WebmasterID logoWebmasterID
Robots & crawl control

robots.txt for international and multilingual sites

International sites split content by country or language using ccTLDs, subdomains, or subfolders. This page explains how robots.txt scope applies to each model and why blocking localized URLs can break hreflang and regional indexing.

Verified against primary sources

Scope depends on your architecture

robots.txt is per origin (scheme + host + port). The three common international models behave differently:

ccTLDs (example.de, example.fr) — each is a separate host and needs its own /robots.txt. Subdomains (de.example.com) — each subdomain needs its own file. Subfolders (example.com/de/) — all share one robots.txt at the root, and you control locales with path rules.

Know which model you use before writing rules, because a single root file governs only the subfolder model.

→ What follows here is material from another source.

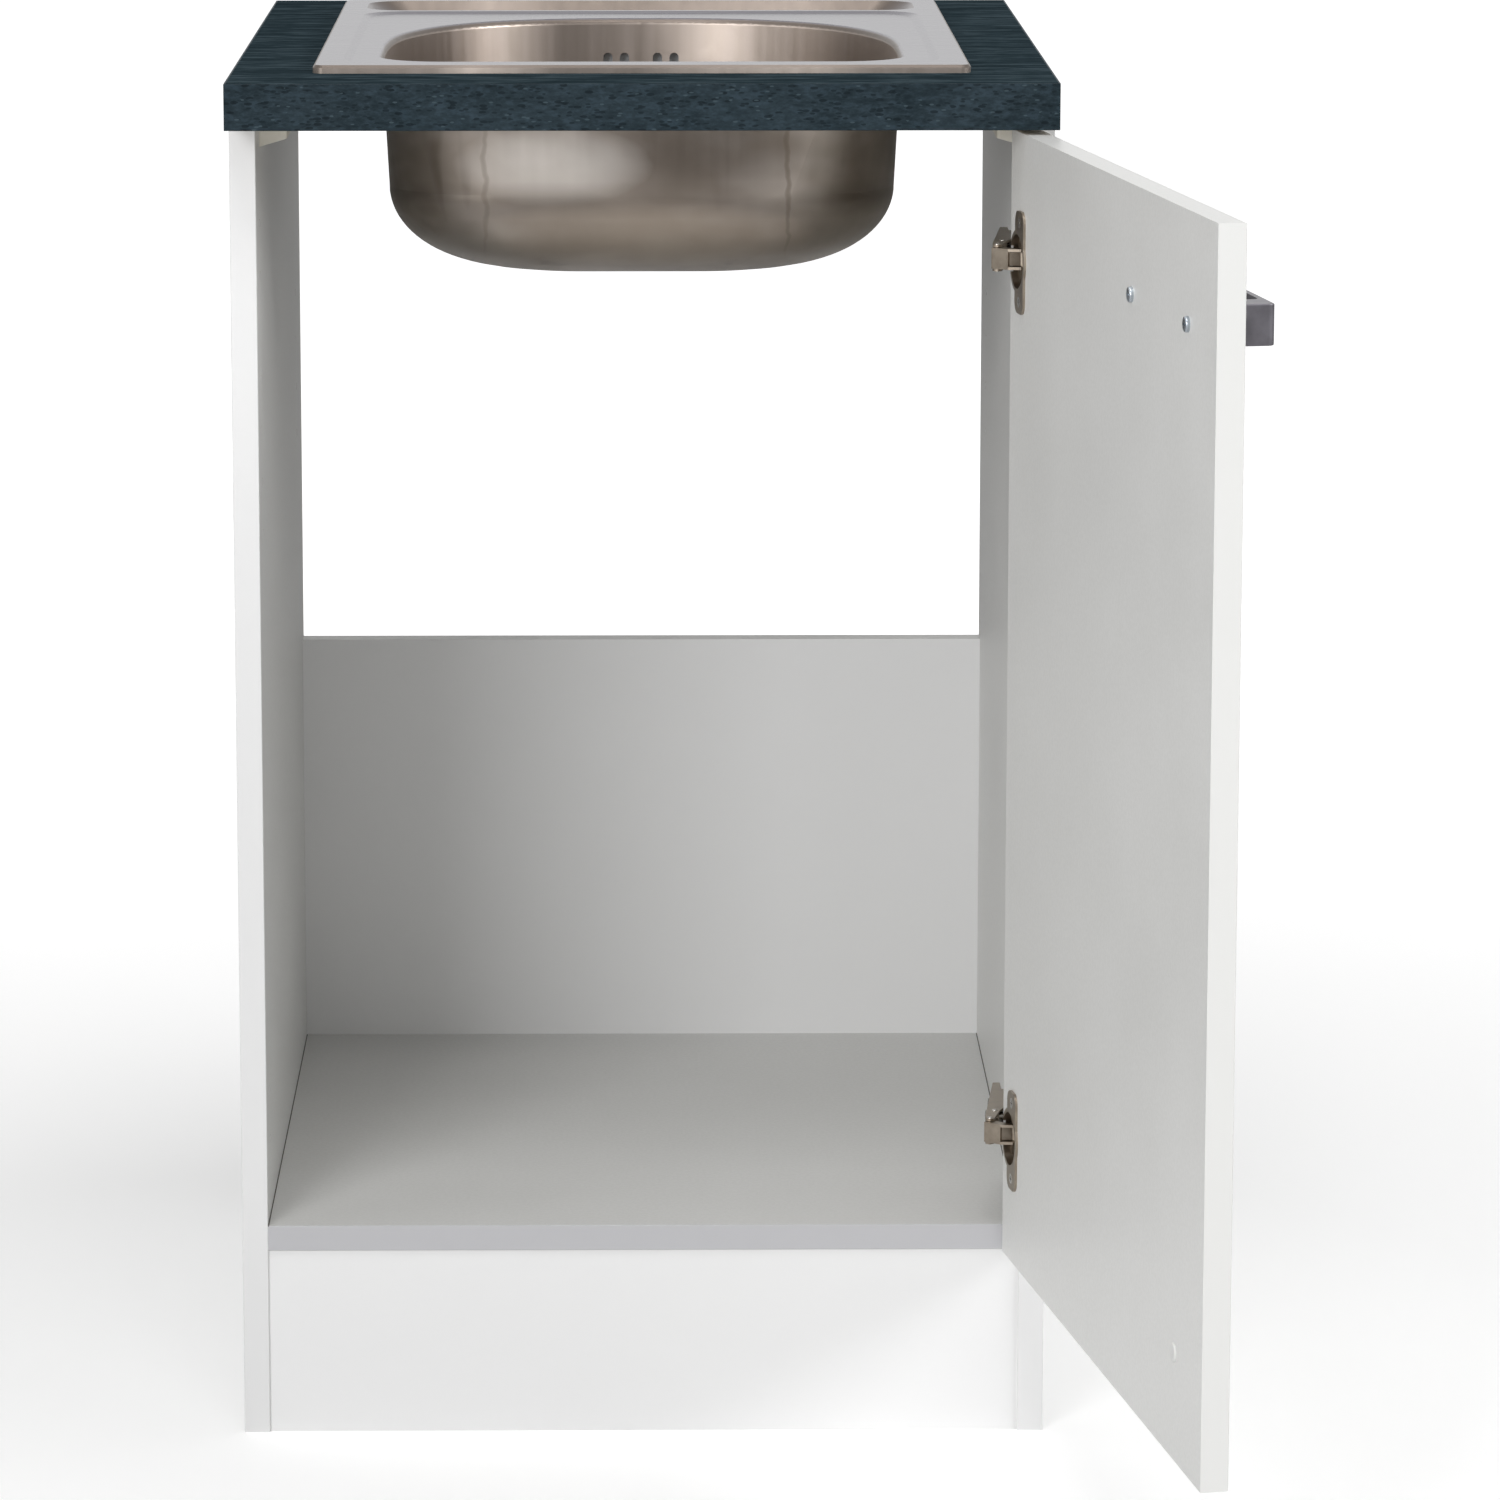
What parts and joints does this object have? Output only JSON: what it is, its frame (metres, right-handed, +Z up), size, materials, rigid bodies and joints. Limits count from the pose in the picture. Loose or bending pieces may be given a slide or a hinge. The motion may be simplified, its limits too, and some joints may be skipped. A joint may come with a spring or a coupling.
{
  "type": "kitchen sink unit",
  "caption": "Kitchen sink base unit: open-fronted cabinet with a hinged door on concealed hinges, a stone-effect worktop and an inset steel sink.",
  "frame": {"origin": "on the floor, midway across the cabinet, in the plane of the side panels' front edges", "axes": "+X to the right, +Y to the back, +Z up"},
  "size_m": [0.5911, 1.0503, 0.855],
  "materials": {
    "cabinet_board": "white melamine, satin",
    "door_board": "white melamine, satin",
    "worktop_laminate": "dark speckled stone-effect laminate",
    "worktop_edge": "dark speckled edge band",
    "sink_steel": "brushed stainless steel",
    "seal_rubber": "matt black",
    "clamp_steel": "galvanised",
    "zinc_steel": "zinc plated",
    "white_plastic": "white moulded",
    "cap_plastic": "white moulded",
    "beech": "fluted beech, dry",
    "hinge_nickel": "nickel plated, satin",
    "screw_nickel": "nickel plated",
    "handle_metal": "satin grey metal"
  },
  "bodies": {
    "cabinet": {"side_panel_left": "cabinet_board", "side_panel_right": "cabinet_board", "base_panel": "cabinet_board", "plinth_board": "cabinet_board", "back_panel": "cabinet_board", "worktop_bracket_front_left": "white_plastic", "worktop_bracket_front_right": "white_plastic", "worktop_bracket_rear_left": "white_plastic", "worktop_bracket_rear_right": "white_plastic", "screw_cover_caps": "cap_plastic", "carcass_screws": "zinc_steel", "panel_dowels": "beech", "worktop": "worktop_laminate", "worktop_edge_front": "worktop_edge", "worktop_edge_left": "worktop_edge", "worktop_edge_right": "worktop_edge", "bracket_top_screws": "zinc_steel", "bracket_side_screws": "zinc_steel", "sink": "sink_steel", "overflow_housing": "clamp_steel", "sink_seal": "seal_rubber", "sink_clamp_rails": "clamp_steel", "sink_clamps": "clamp_steel", "sink_clamp_screws": "zinc_steel", "hinge_plate_screws": "screw_nickel", "hinge_adjusting_screws": "screw_nickel", "hinge_fixing_screws": "screw_nickel", "hinge_plate_upper": "hinge_nickel", "hinge_arm_upper": "hinge_nickel", "hinge_arm_pins_upper": "hinge_nickel", "hinge_plate_lower": "hinge_nickel", "hinge_arm_lower": "hinge_nickel", "hinge_arm_pins_lower": "hinge_nickel"},
    "rear_links": {"hinge_rear_link_upper": "hinge_nickel", "hinge_rear_link_lower": "hinge_nickel"},
    "front_links": {"hinge_front_link_upper": "hinge_nickel", "hinge_front_link_lower": "hinge_nickel"},
    "door": {"door": "door_board", "door_blanking_cap": "cap_plastic", "handle": "handle_metal", "handle_screws": "screw_nickel", "hinge_cup_screws": "screw_nickel", "hinge_cup_upper": "hinge_nickel", "hinge_cup_lower": "hinge_nickel", "hinge_cup_pin_upper": "hinge_nickel", "hinge_cup_pin_lower": "hinge_nickel"}
  },
  "joints": [
    {"name": "rear_link_swing", "type": "hinge", "parent": "cabinet", "child": "rear_links", "pos_m": [0.2189, 0.0097, 0.4685], "axis": [0, 0, 1], "range_deg": [-0.8, 23.8]},
    {"name": "door_swing", "type": "hinge", "parent": "rear_links", "child": "door", "pos_m": [0.23006, -0.01464, 0.4685], "axis": [0, 0, 1], "range_deg": [-123.1, 3.5]},
    {"name": "front_link_swing", "type": "hinge", "parent": "cabinet", "child": "front_links", "pos_m": [0.215, -0.0086, 0.4685], "axis": [0, 0, 1], "range_deg": [-1.5, 46]}
  ],
  "couplings": [
    {"joint": "rear_link_swing", "follows": "door_swing", "ratio": -0.19253},
    {"joint": "front_link_swing", "follows": "door_swing", "ratio": -0.37287}
  ]
}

Do not block hreflang URLs

hreflang links tell search engines about equivalent pages in other languages or regions. If you Disallow a localized URL that is referenced in hreflang, crawlers cannot confirm the relationship, weakening international targeting.

Keep all localized URLs that participate in hreflang crawlable. If a locale should not be indexed, prefer noindex on a crawlable URL over a robots.txt Disallow, so the hreflang and canonical signals can still be read.

How it appears in analytics and logs

If one locale is crawled but another is not, the cause is often robots.txt scope: a ccTLD or subdomain has its own file, or a subfolder rule blocks a localized path.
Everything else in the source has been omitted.